TASK STATEMENT:
Nothing should be output except the lines from the one containing "bpy.data.objects.remove(obj)" through the one containing "# left and a", both ends included, each repeated exactly.

** start GIVEN MATERIAL **

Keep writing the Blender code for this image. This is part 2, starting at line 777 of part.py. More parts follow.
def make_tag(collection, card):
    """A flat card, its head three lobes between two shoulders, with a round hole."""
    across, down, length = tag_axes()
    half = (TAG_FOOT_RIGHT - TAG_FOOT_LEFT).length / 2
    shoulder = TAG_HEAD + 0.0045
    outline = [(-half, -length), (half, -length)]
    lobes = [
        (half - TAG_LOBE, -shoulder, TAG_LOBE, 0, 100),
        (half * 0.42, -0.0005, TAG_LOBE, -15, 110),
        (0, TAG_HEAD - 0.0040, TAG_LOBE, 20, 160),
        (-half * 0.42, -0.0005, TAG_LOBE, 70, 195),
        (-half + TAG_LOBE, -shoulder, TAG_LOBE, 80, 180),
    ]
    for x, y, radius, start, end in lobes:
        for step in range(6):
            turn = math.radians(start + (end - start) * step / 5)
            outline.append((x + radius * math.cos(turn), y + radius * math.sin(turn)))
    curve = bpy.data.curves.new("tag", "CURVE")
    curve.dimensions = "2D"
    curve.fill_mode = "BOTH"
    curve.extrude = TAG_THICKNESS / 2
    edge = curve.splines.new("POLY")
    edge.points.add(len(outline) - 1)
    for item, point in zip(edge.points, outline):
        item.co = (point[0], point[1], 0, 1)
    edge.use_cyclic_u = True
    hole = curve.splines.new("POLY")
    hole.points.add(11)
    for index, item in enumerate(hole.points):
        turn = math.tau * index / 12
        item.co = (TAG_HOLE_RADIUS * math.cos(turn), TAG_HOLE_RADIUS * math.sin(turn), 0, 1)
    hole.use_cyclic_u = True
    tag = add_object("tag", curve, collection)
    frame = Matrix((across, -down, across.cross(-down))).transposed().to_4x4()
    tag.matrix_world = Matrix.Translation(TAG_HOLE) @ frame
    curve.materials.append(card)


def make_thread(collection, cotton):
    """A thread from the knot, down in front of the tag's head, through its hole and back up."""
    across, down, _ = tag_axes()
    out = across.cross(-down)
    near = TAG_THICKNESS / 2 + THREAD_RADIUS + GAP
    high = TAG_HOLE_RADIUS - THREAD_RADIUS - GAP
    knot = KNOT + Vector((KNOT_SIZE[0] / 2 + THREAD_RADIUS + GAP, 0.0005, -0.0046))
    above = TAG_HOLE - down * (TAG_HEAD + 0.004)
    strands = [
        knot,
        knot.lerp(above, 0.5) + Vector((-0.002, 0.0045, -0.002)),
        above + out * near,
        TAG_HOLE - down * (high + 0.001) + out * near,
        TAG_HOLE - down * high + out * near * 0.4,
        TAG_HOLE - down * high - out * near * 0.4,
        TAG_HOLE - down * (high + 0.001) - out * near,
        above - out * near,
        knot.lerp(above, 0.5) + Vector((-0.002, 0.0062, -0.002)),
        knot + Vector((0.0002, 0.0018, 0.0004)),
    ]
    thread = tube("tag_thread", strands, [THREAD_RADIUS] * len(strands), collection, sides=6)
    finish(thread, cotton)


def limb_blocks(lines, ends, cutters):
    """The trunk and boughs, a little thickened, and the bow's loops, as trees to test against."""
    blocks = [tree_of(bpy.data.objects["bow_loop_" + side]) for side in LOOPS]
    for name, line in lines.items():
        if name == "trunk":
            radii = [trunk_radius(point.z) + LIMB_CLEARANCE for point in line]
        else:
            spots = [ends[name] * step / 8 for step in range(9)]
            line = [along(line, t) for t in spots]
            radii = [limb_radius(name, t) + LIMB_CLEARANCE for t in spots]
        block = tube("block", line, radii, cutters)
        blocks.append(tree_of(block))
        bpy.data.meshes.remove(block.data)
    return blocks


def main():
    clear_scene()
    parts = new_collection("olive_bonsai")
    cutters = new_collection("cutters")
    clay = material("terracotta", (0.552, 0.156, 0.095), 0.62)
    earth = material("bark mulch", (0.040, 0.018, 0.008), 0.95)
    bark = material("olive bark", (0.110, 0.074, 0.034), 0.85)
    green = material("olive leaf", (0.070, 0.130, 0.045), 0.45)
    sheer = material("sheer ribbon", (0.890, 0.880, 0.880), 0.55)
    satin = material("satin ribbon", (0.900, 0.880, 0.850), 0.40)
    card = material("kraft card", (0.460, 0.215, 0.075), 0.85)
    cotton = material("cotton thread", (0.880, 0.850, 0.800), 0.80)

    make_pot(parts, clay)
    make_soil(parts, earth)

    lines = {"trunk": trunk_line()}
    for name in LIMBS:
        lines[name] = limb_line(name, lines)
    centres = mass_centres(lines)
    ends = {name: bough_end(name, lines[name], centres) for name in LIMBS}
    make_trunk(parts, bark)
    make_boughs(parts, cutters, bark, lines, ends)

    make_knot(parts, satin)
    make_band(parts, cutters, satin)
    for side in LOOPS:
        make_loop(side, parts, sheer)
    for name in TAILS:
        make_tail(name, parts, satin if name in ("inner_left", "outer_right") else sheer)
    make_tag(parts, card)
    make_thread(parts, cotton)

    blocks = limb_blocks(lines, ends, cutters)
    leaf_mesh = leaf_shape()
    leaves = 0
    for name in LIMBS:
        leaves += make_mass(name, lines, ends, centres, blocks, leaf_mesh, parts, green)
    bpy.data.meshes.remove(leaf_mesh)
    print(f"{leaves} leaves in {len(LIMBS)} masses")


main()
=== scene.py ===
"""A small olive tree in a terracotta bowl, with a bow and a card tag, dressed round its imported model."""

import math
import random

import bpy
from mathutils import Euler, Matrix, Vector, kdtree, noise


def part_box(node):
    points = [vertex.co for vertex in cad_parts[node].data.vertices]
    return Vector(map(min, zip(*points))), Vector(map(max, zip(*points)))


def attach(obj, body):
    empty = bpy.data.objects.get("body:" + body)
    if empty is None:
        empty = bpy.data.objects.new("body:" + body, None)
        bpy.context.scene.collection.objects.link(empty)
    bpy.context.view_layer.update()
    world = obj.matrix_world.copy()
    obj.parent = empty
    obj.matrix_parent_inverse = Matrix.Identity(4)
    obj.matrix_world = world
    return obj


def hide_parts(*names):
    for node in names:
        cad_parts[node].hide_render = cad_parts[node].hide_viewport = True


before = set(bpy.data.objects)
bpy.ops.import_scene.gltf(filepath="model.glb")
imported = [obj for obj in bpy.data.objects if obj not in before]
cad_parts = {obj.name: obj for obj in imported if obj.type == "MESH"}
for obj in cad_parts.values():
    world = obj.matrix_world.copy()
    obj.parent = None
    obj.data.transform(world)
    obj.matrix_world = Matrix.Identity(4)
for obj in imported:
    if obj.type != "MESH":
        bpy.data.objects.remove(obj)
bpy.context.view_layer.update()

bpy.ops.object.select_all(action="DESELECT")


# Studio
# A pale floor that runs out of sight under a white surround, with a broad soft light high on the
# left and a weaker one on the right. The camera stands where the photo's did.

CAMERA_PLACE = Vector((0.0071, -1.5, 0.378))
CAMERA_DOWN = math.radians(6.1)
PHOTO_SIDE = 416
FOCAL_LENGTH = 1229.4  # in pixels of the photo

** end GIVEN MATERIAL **

SOLUTION TO THIS EXERCISE:
        bpy.data.objects.remove(obj)
bpy.context.view_layer.update()

bpy.ops.object.select_all(action="DESELECT")


# Studio
# A pale floor that runs out of sight under a white surround, with a broad soft light high on the
# left and a weaker one on the right. The camera stands where the photo's did.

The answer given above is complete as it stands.